Rímini (Gael García Bernal) é um homem que foge dos estereótipos cinematográficos das grandes produções. Ele não é apenas fraco e dependente, mas possui uma fragilidade de infantil peculiaridade. Jovem tradutor bem sucedido é casado há doze anos com sua primeira namorada, Sofia (Analía Couceyro). Por outro lado, Sofia guarda por Rímini um afeto quase que materno. É importante levar luz ao fato de que, embora estejam casados há doze anos, o casal não possui filhos. A separação é um fato e surge no filme instantaneamente no momento em que o filme surge ao expectador. Não se explica porque há a separação, mas ela aparece como um fato sintomático de insustentabilidade das tensões de um casamento que ultrapassa uma década.

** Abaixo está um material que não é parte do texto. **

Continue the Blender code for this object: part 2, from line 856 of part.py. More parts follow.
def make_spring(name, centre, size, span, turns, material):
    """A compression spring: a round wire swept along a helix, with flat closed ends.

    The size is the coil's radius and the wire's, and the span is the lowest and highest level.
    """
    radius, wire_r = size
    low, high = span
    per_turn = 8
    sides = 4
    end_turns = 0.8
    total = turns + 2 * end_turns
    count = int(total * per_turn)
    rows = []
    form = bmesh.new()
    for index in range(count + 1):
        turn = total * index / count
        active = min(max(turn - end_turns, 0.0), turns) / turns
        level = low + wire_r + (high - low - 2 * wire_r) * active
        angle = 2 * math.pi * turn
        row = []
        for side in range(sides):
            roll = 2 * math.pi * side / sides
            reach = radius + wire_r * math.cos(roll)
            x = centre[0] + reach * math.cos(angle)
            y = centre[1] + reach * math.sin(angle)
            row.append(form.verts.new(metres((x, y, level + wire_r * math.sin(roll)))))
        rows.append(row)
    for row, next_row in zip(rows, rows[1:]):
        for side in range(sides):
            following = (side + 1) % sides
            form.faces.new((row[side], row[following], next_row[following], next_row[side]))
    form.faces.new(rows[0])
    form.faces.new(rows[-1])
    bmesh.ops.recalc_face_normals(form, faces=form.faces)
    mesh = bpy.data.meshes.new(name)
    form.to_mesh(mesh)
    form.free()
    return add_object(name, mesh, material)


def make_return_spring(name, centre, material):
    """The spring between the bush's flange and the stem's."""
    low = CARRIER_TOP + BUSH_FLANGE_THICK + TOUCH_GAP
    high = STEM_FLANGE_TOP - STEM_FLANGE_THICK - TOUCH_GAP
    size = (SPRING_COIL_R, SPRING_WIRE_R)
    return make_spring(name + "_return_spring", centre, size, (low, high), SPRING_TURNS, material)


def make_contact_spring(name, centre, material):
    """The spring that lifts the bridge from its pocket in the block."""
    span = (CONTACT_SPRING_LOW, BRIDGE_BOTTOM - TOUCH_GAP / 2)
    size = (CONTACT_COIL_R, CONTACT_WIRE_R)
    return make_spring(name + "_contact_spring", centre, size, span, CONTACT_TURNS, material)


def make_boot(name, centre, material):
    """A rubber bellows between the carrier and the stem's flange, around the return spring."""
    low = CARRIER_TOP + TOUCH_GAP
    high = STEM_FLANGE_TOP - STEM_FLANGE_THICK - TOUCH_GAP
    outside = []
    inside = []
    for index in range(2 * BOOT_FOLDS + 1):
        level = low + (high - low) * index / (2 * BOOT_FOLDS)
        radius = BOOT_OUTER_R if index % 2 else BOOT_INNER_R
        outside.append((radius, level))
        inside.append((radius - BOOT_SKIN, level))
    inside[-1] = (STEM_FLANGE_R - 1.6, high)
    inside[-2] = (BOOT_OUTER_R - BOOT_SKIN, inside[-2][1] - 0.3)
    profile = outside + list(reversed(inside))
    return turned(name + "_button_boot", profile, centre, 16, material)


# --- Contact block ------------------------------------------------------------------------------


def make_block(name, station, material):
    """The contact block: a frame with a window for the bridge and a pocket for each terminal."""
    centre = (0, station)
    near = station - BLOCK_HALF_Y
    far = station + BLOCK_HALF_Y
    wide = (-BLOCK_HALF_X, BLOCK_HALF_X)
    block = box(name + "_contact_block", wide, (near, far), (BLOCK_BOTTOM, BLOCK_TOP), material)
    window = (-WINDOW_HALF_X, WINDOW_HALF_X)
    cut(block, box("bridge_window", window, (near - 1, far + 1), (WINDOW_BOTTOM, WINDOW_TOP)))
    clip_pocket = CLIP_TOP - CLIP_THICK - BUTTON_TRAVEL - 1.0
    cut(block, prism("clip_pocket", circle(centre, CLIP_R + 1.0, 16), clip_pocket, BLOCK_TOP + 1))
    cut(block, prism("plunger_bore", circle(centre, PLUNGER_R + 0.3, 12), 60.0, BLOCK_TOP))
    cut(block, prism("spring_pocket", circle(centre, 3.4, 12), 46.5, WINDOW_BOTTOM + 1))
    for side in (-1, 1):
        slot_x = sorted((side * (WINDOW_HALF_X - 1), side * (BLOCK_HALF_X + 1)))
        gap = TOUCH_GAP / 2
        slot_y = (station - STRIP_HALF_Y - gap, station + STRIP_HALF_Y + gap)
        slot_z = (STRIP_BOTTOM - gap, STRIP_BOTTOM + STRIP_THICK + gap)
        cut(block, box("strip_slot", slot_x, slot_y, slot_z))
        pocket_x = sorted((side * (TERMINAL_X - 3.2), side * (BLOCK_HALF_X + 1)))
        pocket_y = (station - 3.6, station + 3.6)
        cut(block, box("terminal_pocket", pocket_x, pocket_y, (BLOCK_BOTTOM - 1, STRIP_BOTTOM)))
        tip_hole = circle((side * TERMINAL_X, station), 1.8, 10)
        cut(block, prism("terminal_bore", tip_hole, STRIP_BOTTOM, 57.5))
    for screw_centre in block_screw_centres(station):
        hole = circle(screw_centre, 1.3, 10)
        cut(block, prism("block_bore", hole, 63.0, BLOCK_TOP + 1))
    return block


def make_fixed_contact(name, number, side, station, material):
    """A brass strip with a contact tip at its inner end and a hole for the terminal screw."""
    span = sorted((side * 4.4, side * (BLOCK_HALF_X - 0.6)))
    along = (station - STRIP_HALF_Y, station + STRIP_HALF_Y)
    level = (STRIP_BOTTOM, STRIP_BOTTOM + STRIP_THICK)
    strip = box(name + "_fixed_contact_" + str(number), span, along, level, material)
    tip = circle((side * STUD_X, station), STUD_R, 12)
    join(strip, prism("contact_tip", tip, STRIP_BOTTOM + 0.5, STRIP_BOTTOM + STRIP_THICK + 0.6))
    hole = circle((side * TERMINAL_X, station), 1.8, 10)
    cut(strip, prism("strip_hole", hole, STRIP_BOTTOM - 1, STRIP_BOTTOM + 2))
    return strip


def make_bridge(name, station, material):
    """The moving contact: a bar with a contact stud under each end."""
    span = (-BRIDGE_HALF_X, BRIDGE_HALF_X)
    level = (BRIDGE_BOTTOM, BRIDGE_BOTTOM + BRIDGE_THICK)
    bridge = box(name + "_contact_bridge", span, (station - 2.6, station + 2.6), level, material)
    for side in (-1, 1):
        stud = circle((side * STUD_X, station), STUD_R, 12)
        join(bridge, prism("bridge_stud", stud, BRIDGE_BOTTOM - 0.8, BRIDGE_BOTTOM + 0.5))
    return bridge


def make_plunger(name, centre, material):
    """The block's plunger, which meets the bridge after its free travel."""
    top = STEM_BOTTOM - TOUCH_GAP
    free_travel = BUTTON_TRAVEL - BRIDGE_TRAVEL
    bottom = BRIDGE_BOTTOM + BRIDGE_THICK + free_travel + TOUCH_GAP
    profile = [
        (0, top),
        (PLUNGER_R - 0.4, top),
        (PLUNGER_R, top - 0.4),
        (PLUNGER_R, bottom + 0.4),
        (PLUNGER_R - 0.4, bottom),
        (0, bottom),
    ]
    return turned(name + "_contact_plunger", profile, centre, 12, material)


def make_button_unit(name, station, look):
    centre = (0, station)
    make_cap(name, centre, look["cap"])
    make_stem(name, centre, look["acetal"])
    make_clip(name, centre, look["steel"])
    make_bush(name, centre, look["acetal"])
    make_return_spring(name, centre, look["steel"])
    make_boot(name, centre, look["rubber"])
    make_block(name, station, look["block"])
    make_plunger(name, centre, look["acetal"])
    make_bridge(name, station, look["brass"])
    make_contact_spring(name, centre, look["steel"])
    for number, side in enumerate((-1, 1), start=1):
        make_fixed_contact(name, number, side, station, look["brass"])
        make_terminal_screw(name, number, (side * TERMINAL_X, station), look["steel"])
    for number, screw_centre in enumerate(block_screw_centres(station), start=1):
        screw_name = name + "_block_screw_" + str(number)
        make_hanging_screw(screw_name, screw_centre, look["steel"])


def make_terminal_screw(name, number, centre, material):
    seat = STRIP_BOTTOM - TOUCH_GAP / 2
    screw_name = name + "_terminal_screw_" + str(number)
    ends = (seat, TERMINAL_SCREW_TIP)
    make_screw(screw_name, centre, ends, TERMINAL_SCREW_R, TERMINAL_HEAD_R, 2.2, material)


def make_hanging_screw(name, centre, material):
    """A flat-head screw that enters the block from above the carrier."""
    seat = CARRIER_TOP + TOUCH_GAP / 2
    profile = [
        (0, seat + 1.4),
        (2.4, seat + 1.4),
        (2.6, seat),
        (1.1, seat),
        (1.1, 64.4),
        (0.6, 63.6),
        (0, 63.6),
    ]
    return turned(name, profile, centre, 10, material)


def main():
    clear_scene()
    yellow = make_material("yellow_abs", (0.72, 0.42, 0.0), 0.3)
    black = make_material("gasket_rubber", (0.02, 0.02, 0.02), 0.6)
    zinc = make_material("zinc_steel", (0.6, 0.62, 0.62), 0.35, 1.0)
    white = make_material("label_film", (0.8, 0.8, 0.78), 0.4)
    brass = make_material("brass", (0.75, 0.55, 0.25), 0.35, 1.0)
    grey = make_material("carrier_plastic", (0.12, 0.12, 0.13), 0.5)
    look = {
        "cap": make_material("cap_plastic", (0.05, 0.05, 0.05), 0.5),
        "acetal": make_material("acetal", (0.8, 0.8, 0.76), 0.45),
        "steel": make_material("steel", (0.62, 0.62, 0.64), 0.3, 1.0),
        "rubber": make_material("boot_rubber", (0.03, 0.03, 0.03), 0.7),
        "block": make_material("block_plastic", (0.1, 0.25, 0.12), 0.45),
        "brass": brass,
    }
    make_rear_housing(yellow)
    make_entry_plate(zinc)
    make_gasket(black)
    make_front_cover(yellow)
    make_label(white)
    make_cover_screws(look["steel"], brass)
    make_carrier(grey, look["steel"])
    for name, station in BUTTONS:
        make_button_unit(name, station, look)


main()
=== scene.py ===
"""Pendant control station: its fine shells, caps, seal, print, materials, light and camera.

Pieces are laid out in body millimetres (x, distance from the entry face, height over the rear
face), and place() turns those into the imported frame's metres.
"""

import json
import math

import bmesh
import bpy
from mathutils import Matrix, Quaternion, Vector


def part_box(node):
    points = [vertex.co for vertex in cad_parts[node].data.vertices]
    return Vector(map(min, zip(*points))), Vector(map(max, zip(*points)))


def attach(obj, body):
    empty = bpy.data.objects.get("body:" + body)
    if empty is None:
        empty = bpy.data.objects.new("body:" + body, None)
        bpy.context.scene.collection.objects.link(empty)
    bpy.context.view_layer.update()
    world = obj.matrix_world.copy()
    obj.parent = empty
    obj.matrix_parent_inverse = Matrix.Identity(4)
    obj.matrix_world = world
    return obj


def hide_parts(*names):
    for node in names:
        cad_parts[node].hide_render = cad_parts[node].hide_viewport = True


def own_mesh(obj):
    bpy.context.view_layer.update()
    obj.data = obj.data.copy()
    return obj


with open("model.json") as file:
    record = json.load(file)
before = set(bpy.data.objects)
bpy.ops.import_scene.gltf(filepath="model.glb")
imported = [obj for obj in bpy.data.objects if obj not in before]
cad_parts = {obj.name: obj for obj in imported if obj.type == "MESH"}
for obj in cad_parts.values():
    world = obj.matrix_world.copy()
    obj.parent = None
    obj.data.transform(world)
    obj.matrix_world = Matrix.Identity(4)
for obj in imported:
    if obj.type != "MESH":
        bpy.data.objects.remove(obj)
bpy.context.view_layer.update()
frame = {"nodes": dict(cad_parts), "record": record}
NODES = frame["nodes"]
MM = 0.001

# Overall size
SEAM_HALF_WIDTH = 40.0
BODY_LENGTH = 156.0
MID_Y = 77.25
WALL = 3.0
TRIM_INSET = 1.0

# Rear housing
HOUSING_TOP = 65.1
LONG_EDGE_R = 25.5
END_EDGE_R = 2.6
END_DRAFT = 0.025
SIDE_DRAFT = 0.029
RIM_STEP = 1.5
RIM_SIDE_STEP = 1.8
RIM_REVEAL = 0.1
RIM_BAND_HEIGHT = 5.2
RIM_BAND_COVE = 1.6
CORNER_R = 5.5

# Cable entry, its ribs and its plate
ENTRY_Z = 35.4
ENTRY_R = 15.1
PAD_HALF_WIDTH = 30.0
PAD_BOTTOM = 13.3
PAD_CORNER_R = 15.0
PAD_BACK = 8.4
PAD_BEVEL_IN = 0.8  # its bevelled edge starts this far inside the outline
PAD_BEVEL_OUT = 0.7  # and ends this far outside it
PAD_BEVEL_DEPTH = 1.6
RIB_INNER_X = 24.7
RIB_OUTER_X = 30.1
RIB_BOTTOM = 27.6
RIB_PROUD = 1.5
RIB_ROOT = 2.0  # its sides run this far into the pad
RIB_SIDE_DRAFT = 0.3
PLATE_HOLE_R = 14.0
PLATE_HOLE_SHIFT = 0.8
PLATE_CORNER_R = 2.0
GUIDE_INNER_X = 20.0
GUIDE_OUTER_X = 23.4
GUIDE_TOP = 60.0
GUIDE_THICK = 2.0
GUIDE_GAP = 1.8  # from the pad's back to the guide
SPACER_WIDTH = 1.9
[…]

Uma vez, dada a necessidade dos protagonistas viverem por si, terem que retomar suas vidas independentemente um do outro, eles vão se revelando lentamente e uma 'casca' caí ao chão após a outra. É importante notar alguns aspectos do desenvolvimento da vida, posterior à separação, de cada um dos personagens. Rímini se vicia em drogas e se envolve, respectivamente, com uma modelo narcisista e doentia de ciúmes (que é atropelada fatalmente após ver Sofia beijando Rímini à força), e, com uma companheira de trabalho com a qual se casa e tem um filho. Neste ponto podemos lembrar a semelhança com alguns filmes de Alfred Hitchcock em que o protagonista se apaixona pelos traços da amante e sempre recria em mulheres diferentes o mesmo movimento intencional que lhe dirige a elas. Rímini manifesta sua dependência da atual esposa quando se vê com uma amnésia que o impede de trabalhar e fazer suas traduções. Sofia, por sua vez, diz se envolver com homens apenas por sexo, pois a imagem de Rímini ainda ronda seu presente. A sensação de que há sempre algo não resolvido está na conclusão, que outrora os protagonista acreditaram levar a cabo, que sempre se torna uma questão em aberto a cada novo momento.

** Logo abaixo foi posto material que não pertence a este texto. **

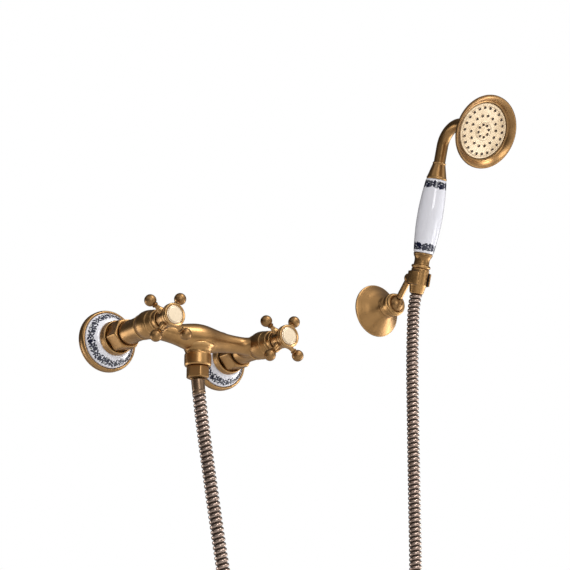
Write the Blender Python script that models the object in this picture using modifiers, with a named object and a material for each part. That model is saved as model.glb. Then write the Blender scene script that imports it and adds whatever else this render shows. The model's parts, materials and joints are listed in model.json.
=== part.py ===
"""Exposed two-handle shower mixer for a bath wall, with a hand shower in a ball-jointed wall bracket.

World frame: metres, +Z up, X to the right, the room on the -Y side. The wall is the plane Y = 0,
and the origin is the point of the wall midway between the two inlets.
Named sizes are in millimetres and MM turns them into metres where meshes are made.
Inside an assembly's own frame, local +Z runs along the assembly's axis:
out from the wall for the inlets and the bracket, up the grip for the hand shower,
and out of the spray face for the shower head.
"""

import math

import bmesh
import bpy
from mathutils import Euler, Vector

MM = 0.001
GAP = 0.3  # clearance between neighbouring solids
RUN = 0.35  # running clearance round anything that turns

# --- layout -------------------------------------------------------------------------------------
INLET_SPACING = 150.0
BODY_DEPTH = 74.6  # wall to the axis of the mixer's cross tube
BRACKET_X = 313.75
BRACKET_Z = 100.5

# --- inlets -------------------------------------------------------------------------------------
WALL_THREAD_RADIUS = 10.3
WALL_STUB_DEPTH = 20.0  # how far the union reaches into the wall
ECCENTRICITY = 6.0
UNION_RADIUS = 13.0  # radius of the union's front thread
UNION_END = 38.5
UNION_BORE = 8.0
FLANGE_RADIUS = 35.0
FLANGE_RIM = 9.6  # thickness of the rim
FLANGE_LIP = 3.4  # width of the rim in front of the ceramic
FLANGE_RISE = 8.4  # how far the cone stands up behind the rim
FLANGE_WALL = 1.7
HUB_RADIUS = 17.0
CERAMIC_THICK = 2.6
COLLAR_RADIUS = 19.6
COLLAR_LENGTH = 8.6
NUT_FLATS = 31.2
NUT_LENGTH = 19.0
NUT_TURN = math.radians(10.0)
WASHER_THICK = 1.9
SHOULDER_LENGTH = 3.2  # the collar of the inlet leg that the union nut pulls on
SHOULDER_NECK = 11.0

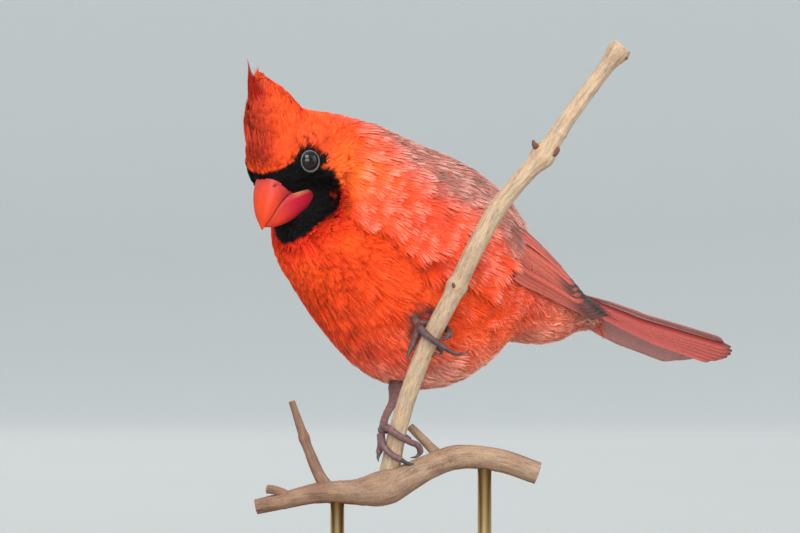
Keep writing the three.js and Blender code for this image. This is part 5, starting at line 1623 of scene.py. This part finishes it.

A razão de tantas críticas ao filme está num engano. O Passado não é um filme com pretensão de ser romântico. Ele é realista. Rímini não é um homem que agrada aos homens, pois está fora do ideal masculino. Muito menos Sofia, alguns a acharão desequilibrada e doentia, outros real em demasia. O Passado é um filme que mostra, sobretudo, que o passado não existe como um lugar, com um endereço situado. O passado é simultâneo ao presente, reconstruído a cada instante sempre na atualidade, no aqui e no agora, fazendo o próprio presente ser também passado. A questão fundamental é que na vida tanto de Rímini como de Sofia o passado não perde a sua atualidade, ele é revivido no presente pedindo sempre nova atualização, embora, a todo instante fracassada.